Le 29 octobre, le talentueux comédien guadeloupéen, Joël Jernidier, accompagné du percussionniste Joby Julienne, allait, – une fois de plus, dans le cadre de Festithéâtrecréole – faire montre de son talent de grand diseur à travers un montage de textes : « Sete on lendi maten ». Un choix d’assemblage de morceaux, de sons, d’effets concoctés pour le festival.
La 4e édition touche à sa fin tout en beauté avec la prestation de JESIKA, une pièce écrite, dirigée, jouée par l’invité d’honneur, Faubert Bolivar en complicité avec le pianiste canado-haïtien, David Bontemps. La pièce a eu l’approbation du public qui avait fait le déplacement. JESIKA, une pièce écrite depuis 2009, brûle d’actualité. Elle plonge au cœur des maux qui gangrènent le tissu social haïtien.
À propos de notre attente. Qu’en est-il ?
Elle est toujours la même, ce désir, cette volonté d’aller plus loin, plus haut, de toucher le cœur de la communauté afro-descendante, d’origine créole. Nous voulons donner le meilleur de nous-mêmes afin de donner une grande visibilité à notre culture riche, diverse qui alimente le monde en lui donnant un supplément d’âme.
Ce festival est une plateforme qui fait la promotion des artistes et la culture créole, il ouvre la voie aux créateurs, à leur talent, leur génie, leur cœur, à la sensibilité humaine qui fleure bon notre culture lorsque nous nous mettons ensemble pour réaliser de grandes choses.
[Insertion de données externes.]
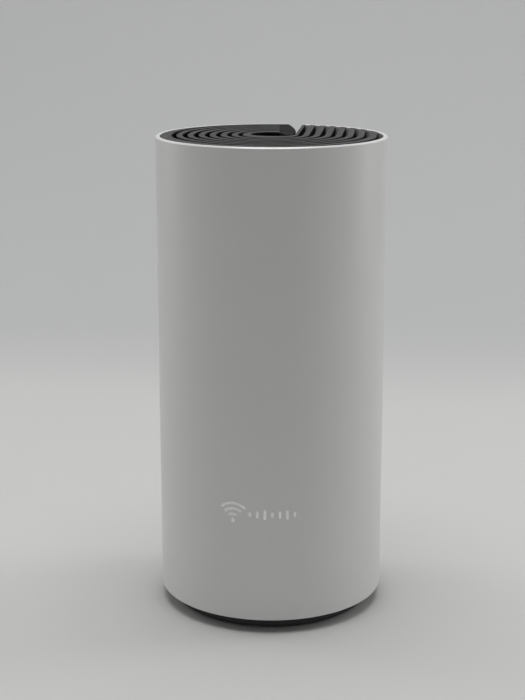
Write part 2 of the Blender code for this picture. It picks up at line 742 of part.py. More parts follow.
def make_button_board():
    """Small board above the base floor, with the status light and ribbon sockets."""
    board = add_object("button_board",
                       box("button_board", BUTTON_BOARD_X, BUTTON_BOARD_Y, BUTTON_BOARD_Z),
                       board_green("button_board_mask"))
    for number, centre in enumerate(BUTTON_BOARD_SCREWS, 1):
        cut(board, prism(f"button_board_hole_{number}", circle(centre, 1.5, 12), 8.0, 15.0))
    led = box("status_led", (-1.6, 1.6), (-33.6, -31.8), (9.7, BUTTON_BOARD_Z[0] - GAP))
    add_object("status_led", led, material("led_resin", (0.85, 0.86, 0.8), 0.25))
    pale = material("socket_plastic", (0.75, 0.72, 0.65), 0.5)
    top = BUTTON_BOARD_Z[1] + GAP
    add_object("ribbon_socket_button",
               box("ribbon_socket_button", (-6.5, 6.5), (-20.6, -17.0), (top, top + 2.4)), pale)
    front = BOARD_Y[0] - GAP
    add_object("ribbon_socket_main",
               box("ribbon_socket_main", (-6.5, 6.5), (front - 2.4, front), (21.0, 24.6)), pale)
    make_ribbon_cable(top + 1.2, front - 1.2)


def make_ribbon_cable(low_z, back_y):
    """Flat cable that leaves the button board level and turns up to the main board."""
    half_thick = 0.2
    bend = 5.2
    bend_centre = (back_y - bend, low_z + bend)
    start_y = -17.0 + GAP
    end_z = 21.0 - GAP

    def edge(offset):
        points = [(start_y, low_z + offset)]
        points += arc(bend_centre, bend - offset, -90.0, 0.0, 8)
        points.append((back_y - offset, end_z))
        return points

    outline = edge(-half_thick) + list(reversed(edge(half_thick)))
    add_object("ribbon_cable", prism("ribbon_cable", outline, -5.0, 5.0, "X"),
               material("ribbon_white", (0.8, 0.8, 0.78), 0.5))


# ---------------------------------------------------------------- reset button

def make_reset_button():
    """Recessed reset button, the switch above it and the switch's plunger."""
    location = (*RESET_XY, 0.0)
    button_profile = [
        (0.0, 1.6), (1.6, 1.6), (1.9, 1.9), (1.9, 3.6), (3.2, 3.6), (3.2, 4.6),
        (1.9, 4.6), (1.9, 6.4), (0.0, 6.4),
    ]
    add_object("reset_button", turned("reset_button", button_profile, 20),
               material("button_plastic", (0.1, 0.1, 0.1), 0.5), location)
    plunger_profile = [(0.0, 6.7), (1.0, 6.7), (1.0, 9.0), (0.0, 9.0)]
    add_object("reset_plunger", turned("reset_plunger", plunger_profile, 16),
               material("plunger_plastic", (0.06, 0.06, 0.06), 0.45), location)
    x, y = RESET_XY
    body = add_object("reset_switch_body",
                      box("reset_switch_body", (x - 3.0, x + 3.0), (y - 3.0, y + 3.0),
                          (7.6, BUTTON_BOARD_Z[0] - GAP)),
                      steel("switch_steel"))
    cut(body, prism("switch_bore", circle(RESET_XY, 1.35, 14), 7.0, 9.9))


# ---------------------------------------------------------------- antennas and leads

def make_antennas():
    for name, angle, width, low in ANTENNAS:
        mesh = tangent_plate(name, angle, ANTENNA_INNER, ANTENNA_INNER + ANTENNA_THICKNESS,
                             width, low, UPPER_RING[0] - GAP)
        add_object(name, mesh, board_green("antenna_mask"))


def smooth_route(points, per_span):
    """A Catmull-Rom curve through the points."""
    points = [Vector(point) for point in points]
    padded = [2 * points[0] - points[1]] + points + [2 * points[-1] - points[-2]]
    route = []
    for index in range(1, len(padded) - 2):
        before, start, end, after = padded[index - 1:index + 3]
        for step in range(per_span):
            t = step / per_span
            route.append(0.5 * (2 * start + (end - before) * t
                                + (2 * before - 5 * start + 4 * end - after) * t * t
                                + (3 * start - before - 3 * end + after) * t ** 3))
    route.append(points[-1])
    return route


def make_coax(name, points):
    """A thin lead as a bevelled curve with closed ends."""
    curve = bpy.data.curves.new(name, "CURVE")
    curve.dimensions = "3D"
    curve.bevel_depth = COAX_RADIUS * MM
    curve.bevel_resolution = 2
    curve.render_resolution_u = 0
    curve.use_fill_caps = True
    route = smooth_route(points, 3)
    spline = curve.splines.new("POLY")
    spline.points.add(len(route) - 1)
    for target, point in zip(spline.points, route):
        target.co = (*(point * MM), 1.0)
    curve.materials.append(material("coax_jacket", (0.05, 0.05, 0.05), 0.5))
    bpy.context.collection.objects.link(bpy.data.objects.new(name, curve))


def make_leads():
    number = 0
    for side in (-1.0, 1.0):
        for route in COAX_ROUTES:
            number += 1
            make_coax(f"coax_{number}", [(side * x, y, z) for x, y, z in route])


# ---------------------------------------------------------------- fasteners

def screw_mesh(name, head_radius, head_height, shank_radius, length):
    """A screw that points up, with its head below z = 0 and a cross recess in it."""
    profile = [
        (0.0, -head_height),
        (head_radius * 0.7, -head_height),
        (head_radius, -head_height * 0.55),
        (head_radius, 0.0),
        (shank_radius, 0.0),
        (shank_radius, length - 1.0),
        (0.0, length),
    ]
    blank = add_object("blank_" + name, turned("blank_" + name, profile, 10), steel("screw_steel"))
    half, arm = 0.25, head_radius * 0.62
    cross = [
        (half, half), (half, arm), (-half, arm), (-half, half), (-arm, half), (-arm, -half),
        (-half, -half), (-half, -arm), (half, -arm), (half, -half), (arm, -half), (arm, half),
    ]
    cut(blank, prism("recess_" + name, cross, -head_height - 1.0, -head_height * 0.45))
    graph = bpy.context.evaluated_depsgraph_get()
    mesh = bpy.data.meshes.new_from_object(blank.evaluated_get(graph))
    mesh.name = name
    bpy.data.objects.remove(blank, do_unlink=True)
    return mesh


def place_screws(prefix, mesh, places, turn=Matrix.Identity(4)):
    for number, place in enumerate(places, 1):
        made = add_object(f"{prefix}_{number}", mesh, steel("screw_steel"))
        made.matrix_world = Matrix.Translation(Vector(place) * MM) @ turn


def make_screws():
    upside_down = Matrix.Rotation(math.pi, 4, "X")
    head_at_back = Matrix.Rotation(math.pi / 2.0, 4, "X")
    base_places = [(*polar(BASE_SCREW_RADIUS, angle), 5.9) for angle in BASE_SCREW_ANGLES]
    place_screws("base_screw", screw_mesh("base_screw", 2.5, 1.7, 1.0, 15.0), base_places)
    vent_places = [(*polar(VENT_SCREW_RADIUS, angle), UPPER_RING[0] - GAP)
                   for angle in VENT_SCREW_ANGLES]
    place_screws("vent_screw", screw_mesh("vent_screw", 2.3, 1.5, 1.0, 11.0), vent_places)
    sink_places = [(x, BOARD_Y[1] + GAP, z) for x, z in HEAT_SINK_SCREWS]
    place_screws("heat_sink_screw", screw_mesh("heat_sink_screw", 2.4, 1.5, 1.0, 6.4),
                 sink_places, head_at_back)
    board_places = [(x, y, BUTTON_BOARD_Z[1] + GAP) for x, y in BUTTON_BOARD_SCREWS]
    place_screws("button_board_screw", screw_mesh("button_board_screw", 2.2, 1.4, 0.9, 5.0),
                 board_places, upside_down)


# ---------------------------------------------------------------- whole object

def main():
    clear_scene()
    make_outer_shell()
    make_top_vent()
    make_rear_spine()
    make_port_panel()
    make_base_cover()
    make_base_details()
    make_chassis()
    make_main_board()
    make_heat_sink()
    make_shielded_chip("cpu", (-13.0, 13.0), (86.0, 112.0), 12.0)
    make_shielded_chip("radio", (-15.0, 15.0), (122.0, 148.0), 9.0)
    make_lan_jack(1, -LAN_X)
    make_lan_jack(2, LAN_X)
    make_dc_jack()
    make_board_parts()
    make_button_board()
    make_reset_button()
    make_antennas()
    make_leads()
    make_screws()


main()
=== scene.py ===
"""Looks of the mesh wifi node: fine surfaces, procedural materials, light and camera.

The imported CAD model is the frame.  Sizes are in millimetres in the object's own frame
(front -Y, sockets +Y, up +Z) and become metres where a mesh is made.
"""
import math
import random

import bmesh
import bpy
from mathutils import Matrix, Vector


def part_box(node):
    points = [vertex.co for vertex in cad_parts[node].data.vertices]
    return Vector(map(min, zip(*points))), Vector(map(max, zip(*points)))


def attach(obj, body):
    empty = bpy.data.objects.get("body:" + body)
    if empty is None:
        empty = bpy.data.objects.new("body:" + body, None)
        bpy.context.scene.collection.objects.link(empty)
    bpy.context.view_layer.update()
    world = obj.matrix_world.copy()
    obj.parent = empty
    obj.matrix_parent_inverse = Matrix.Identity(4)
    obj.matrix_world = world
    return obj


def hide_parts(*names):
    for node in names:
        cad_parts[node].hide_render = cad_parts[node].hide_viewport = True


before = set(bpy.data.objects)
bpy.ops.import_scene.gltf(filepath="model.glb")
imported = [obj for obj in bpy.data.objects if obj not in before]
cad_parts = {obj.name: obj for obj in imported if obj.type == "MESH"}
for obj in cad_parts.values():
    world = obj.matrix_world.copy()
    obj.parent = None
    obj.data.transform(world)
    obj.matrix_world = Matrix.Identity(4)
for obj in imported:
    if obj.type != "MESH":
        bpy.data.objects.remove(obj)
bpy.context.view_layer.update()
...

Bien que le nombre de diplômés en théâtre n’arrête d’intensifier l’envie et l’engouement de nos jeunes pour ce beau métier du monde, la représentativité des Noirs sur la scène reste et demeure insignifiante. Eu égard à cette réalité, nous nous engageons désormais à créer des opportunités dans l’univers du théâtre à ces jeunes talents noirs qui ont besoin d’encadrement. Dans cette perspective, notre staff managérial d’origine haïtienne veut prêcher par le bon exemple à toute la communauté des Noirs et les créolophones en particulier pour que le futur du théâtre sur cette terre d’accueil tienne la promesse de la fine fleur de la sensibilité humaine qui change le monde et la vie, pour reprendre la belle formule du poète surréaliste français, André Breton.